FILE — The state Capitol is shown in this undated file photo.

Legislation filed Monday would ask voters to decide if a panel charged with setting the salaries of Arkansas' state elected officials should be dismantled.

House Joint Resolution 1001, filed by Rep. David Ray, R-Maumelle, would create a ballot initiative to repeal the state's Independent Citizens Commission, a seven-member board created to set the pay of the state's constitutional officers, lawmakers, judges and prosecutors. 

If backed by a majority of voters, an amendment to the Arkansas Constitution would provide the state House and Senate with the authority to grant pay changes for state elected officials.

Under the legislation, the proposed constitutional amendment would appear on ballots for the state's next general election. The amendment would go into effect Nov. 6, 2024, and the salaries of state elected officials would remain unchanged as they exist on Nov. 5, 2024, until adjusted by the General Assembly.
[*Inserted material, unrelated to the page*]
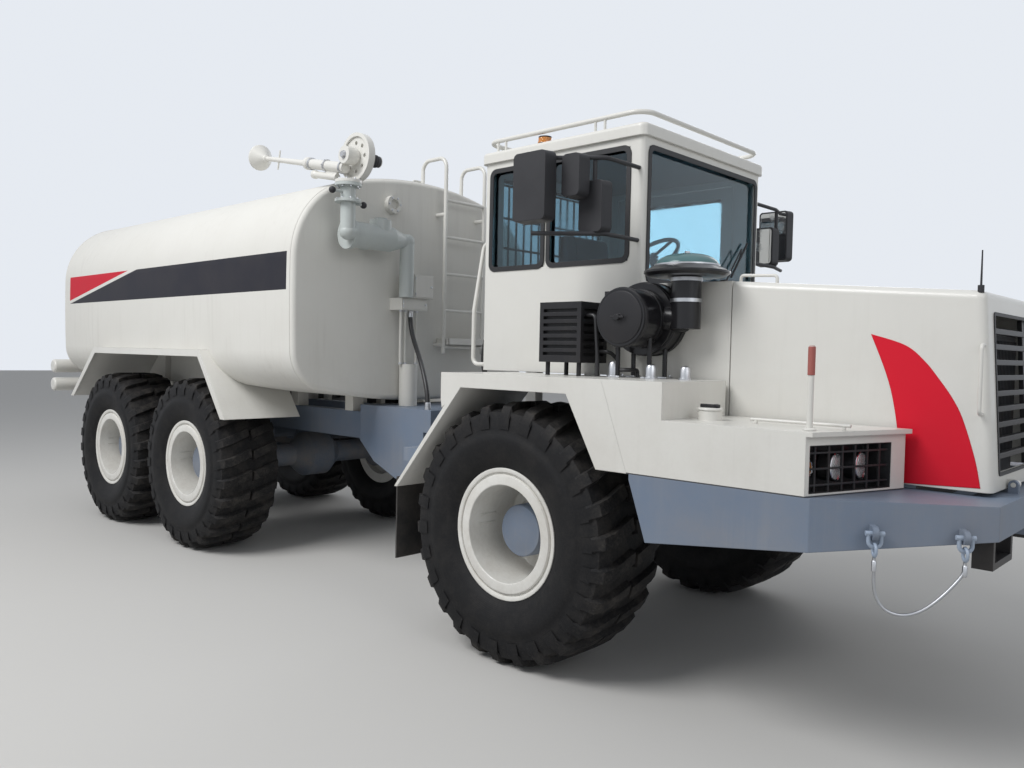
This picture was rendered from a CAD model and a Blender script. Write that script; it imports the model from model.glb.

The Arkansas Independent Citizens Commission was created under Constitutional Amendment 94, approved by voters in November of 2014.

The panel approved a proposal on Friday to grant a 6% salary increase for constitutional officers and members of the Legislature. The commission will meet again in February to consider a resolution recommending the increases.

The commission unanimously approved in November a 2% cost of living adjustment and a 5% salary increase for prosecuting attorneys and Supreme Court, appellate, circuit and district judges.